Richinbar Mine

Richinbar Mine
Richinbar Mine - Photo from 1940 - Courtesy of Arizona Geologic Survey files

Tuesday, June 5, 2012

Sharlot Hall Folk Arts Festival - History Meets Music

I had an enjoyable day on Saturday at the Sharlot Hall Folk Arts Festival in Prescott.  I participated in the Gold Panning area by telling historical stories and singing songs about the early days of Arizona's settlement.  We were fortunate that Jack Light, an expert mining geologist, led the gold panning activities.  We can't say for sure, but it looked like a lot of children went home with packets of gold dust.

I sang one of my songs, "The Hassayamper Song" that pays tribute to the men (Pauline Weaver, Joseph Walker, and Jack Swilling) who led the first two parties of pioneers and prospectors up the Hassayampa River in 1863 in search of gold.  Pauline Weaver led a small group of men, including Henry Wickenburg and Abraham Peeples, north from Yuma along the Colorado River, east along Bill Williams River and Date Creek.  It was there that they discovered the rich placer gold deposits at Rich Hill, and along Antelope and Weaver Creeks.

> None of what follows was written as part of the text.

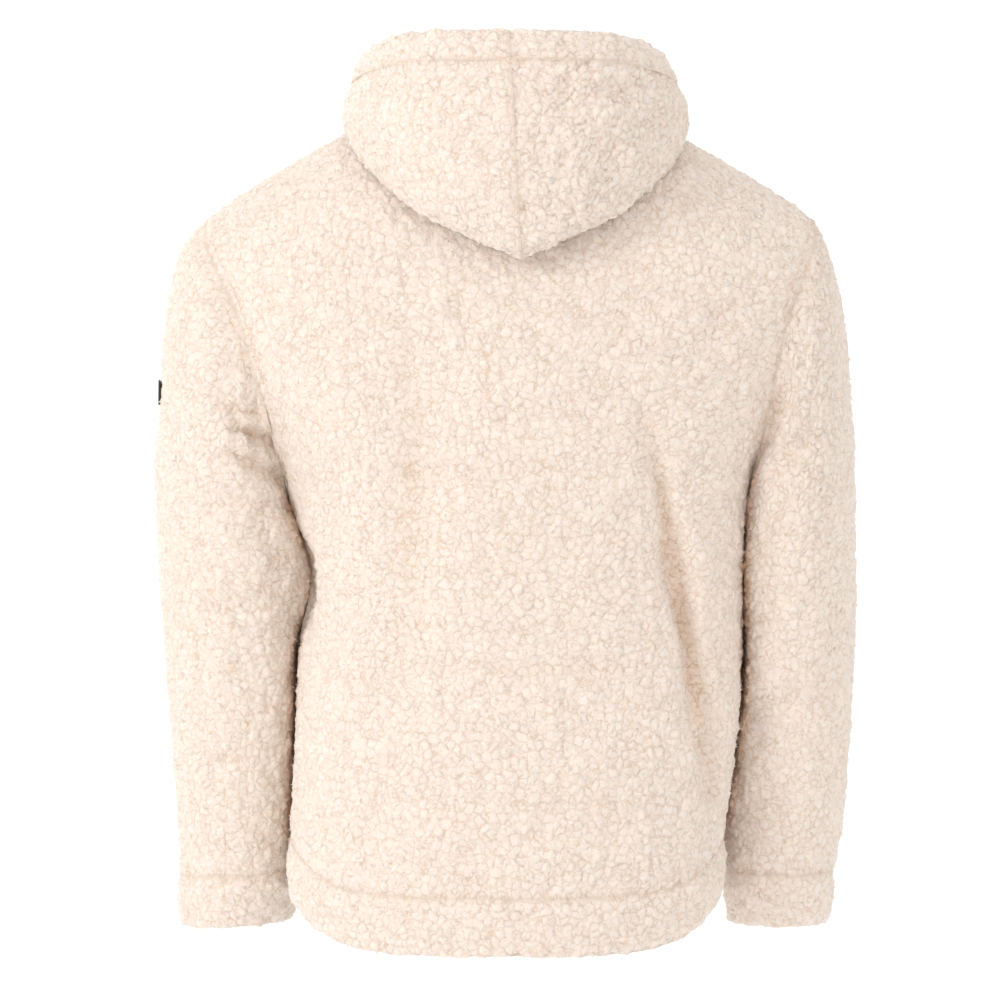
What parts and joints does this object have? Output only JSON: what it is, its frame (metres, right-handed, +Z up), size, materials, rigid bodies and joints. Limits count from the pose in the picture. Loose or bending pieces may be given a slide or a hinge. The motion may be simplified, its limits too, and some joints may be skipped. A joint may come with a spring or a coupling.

It was especially appropriate that I sang "The Hassayamper Song" since Pauline Weaver's gravesite is located at the north entrance to the Sharlot Hall grounds.  The plaque on his granite boulder headstone reads as follows:

Pioneer - Prospector - Scout - Guide
Trapper - Fur Trader - Empire Builder - Patriot
Pauline Weaver, truly a great man
Born in Tennessee in 1800
Died at Camp Verde June 21, 1867

He was born, lived, and died on the frontier of this country, always in the ever advancing westward move of civilization and was the first settler on the site of Prescott.  He was descended from the best blood of the white man and the native american, and his greatest achievement was as peacemaker between the races, understanding as few ever did the true hearts of the two peoples.